## WHAT THIS TASK INVOLVES:
Tally the lines that contain the string "metres" and give the number by itself.

[Rows from an object dataset]

══════════════════════════════

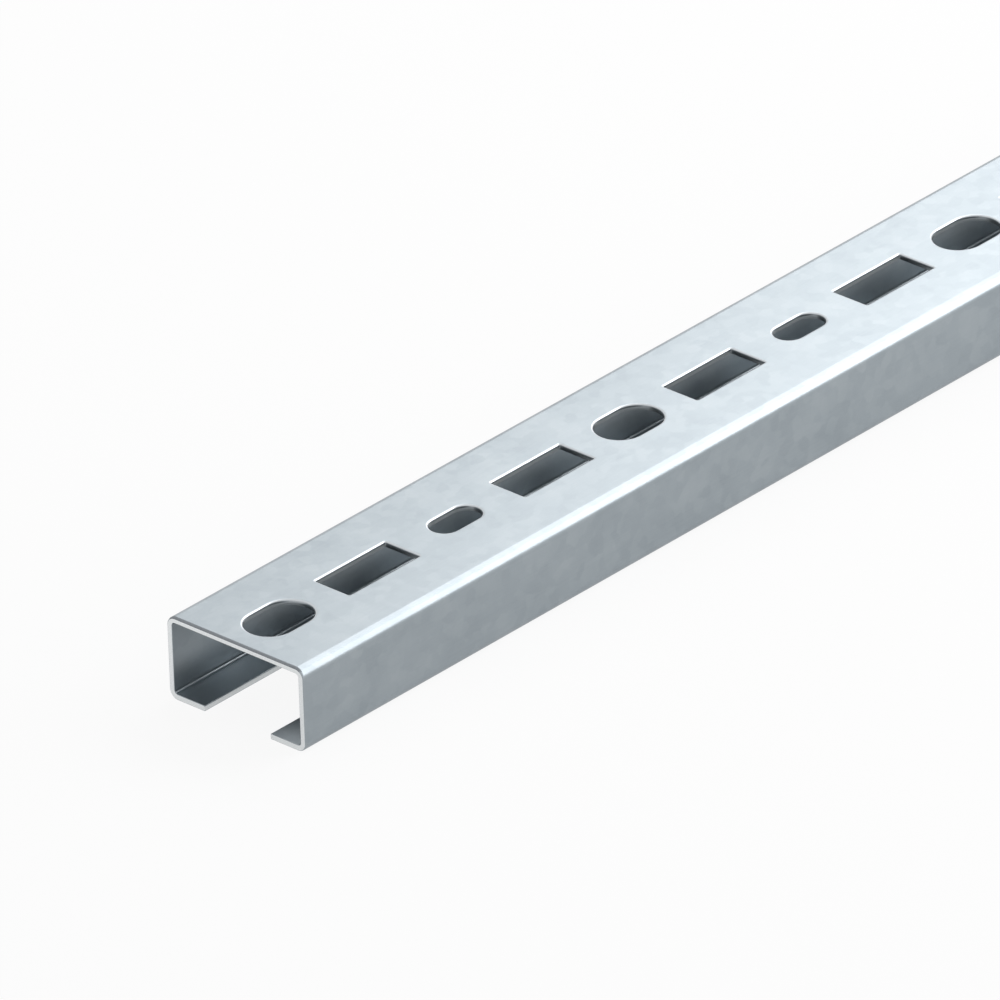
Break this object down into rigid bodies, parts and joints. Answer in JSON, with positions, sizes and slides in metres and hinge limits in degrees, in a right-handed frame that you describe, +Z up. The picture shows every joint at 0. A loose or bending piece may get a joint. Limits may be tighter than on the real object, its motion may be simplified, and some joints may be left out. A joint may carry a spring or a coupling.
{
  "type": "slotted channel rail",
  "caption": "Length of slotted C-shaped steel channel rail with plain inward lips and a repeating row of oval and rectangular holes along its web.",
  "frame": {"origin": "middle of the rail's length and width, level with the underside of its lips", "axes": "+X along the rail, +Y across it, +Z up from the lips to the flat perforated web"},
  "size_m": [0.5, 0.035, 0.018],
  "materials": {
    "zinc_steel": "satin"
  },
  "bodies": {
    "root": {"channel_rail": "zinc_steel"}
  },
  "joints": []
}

══════════════════════════════

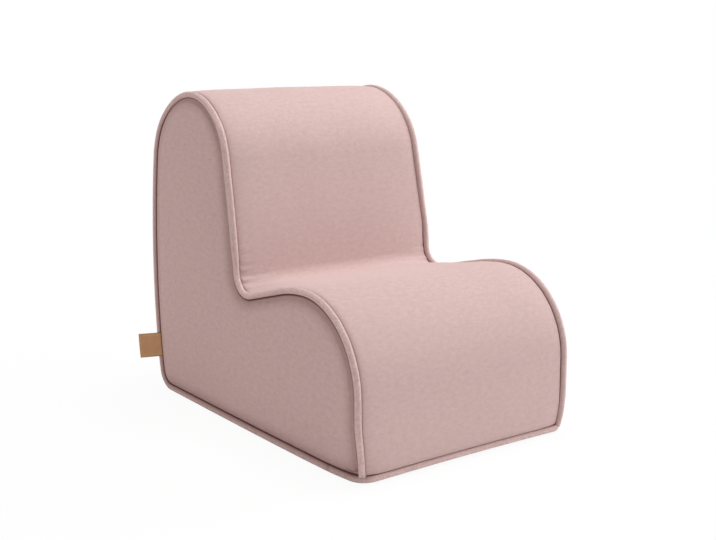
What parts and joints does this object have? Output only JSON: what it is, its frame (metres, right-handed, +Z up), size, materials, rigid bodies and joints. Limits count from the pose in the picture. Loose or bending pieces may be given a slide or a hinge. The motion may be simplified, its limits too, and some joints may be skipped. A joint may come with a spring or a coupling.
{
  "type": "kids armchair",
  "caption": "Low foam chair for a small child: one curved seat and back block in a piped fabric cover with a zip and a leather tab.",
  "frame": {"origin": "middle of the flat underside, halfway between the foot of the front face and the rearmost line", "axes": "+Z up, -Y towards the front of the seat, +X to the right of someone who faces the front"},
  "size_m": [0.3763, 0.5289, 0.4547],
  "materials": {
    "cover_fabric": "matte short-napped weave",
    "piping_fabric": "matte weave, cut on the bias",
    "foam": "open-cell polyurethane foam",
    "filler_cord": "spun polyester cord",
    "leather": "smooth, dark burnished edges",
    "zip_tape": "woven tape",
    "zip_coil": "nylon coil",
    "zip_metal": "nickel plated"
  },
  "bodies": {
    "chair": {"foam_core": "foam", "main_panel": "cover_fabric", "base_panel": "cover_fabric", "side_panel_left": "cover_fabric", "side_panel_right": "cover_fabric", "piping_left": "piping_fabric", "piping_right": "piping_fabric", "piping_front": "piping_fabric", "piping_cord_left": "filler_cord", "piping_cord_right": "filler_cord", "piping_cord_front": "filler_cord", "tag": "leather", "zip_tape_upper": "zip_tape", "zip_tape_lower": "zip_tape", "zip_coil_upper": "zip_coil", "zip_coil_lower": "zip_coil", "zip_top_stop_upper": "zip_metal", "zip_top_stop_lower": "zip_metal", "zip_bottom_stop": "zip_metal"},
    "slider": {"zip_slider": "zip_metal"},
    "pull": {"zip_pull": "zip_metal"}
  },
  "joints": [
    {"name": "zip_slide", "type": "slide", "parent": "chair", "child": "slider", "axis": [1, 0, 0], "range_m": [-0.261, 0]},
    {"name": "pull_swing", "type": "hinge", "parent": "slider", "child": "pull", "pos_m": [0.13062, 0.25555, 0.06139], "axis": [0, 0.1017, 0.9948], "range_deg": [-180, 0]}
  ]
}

══════════════════════════════

## SOLUTION BELOW:
2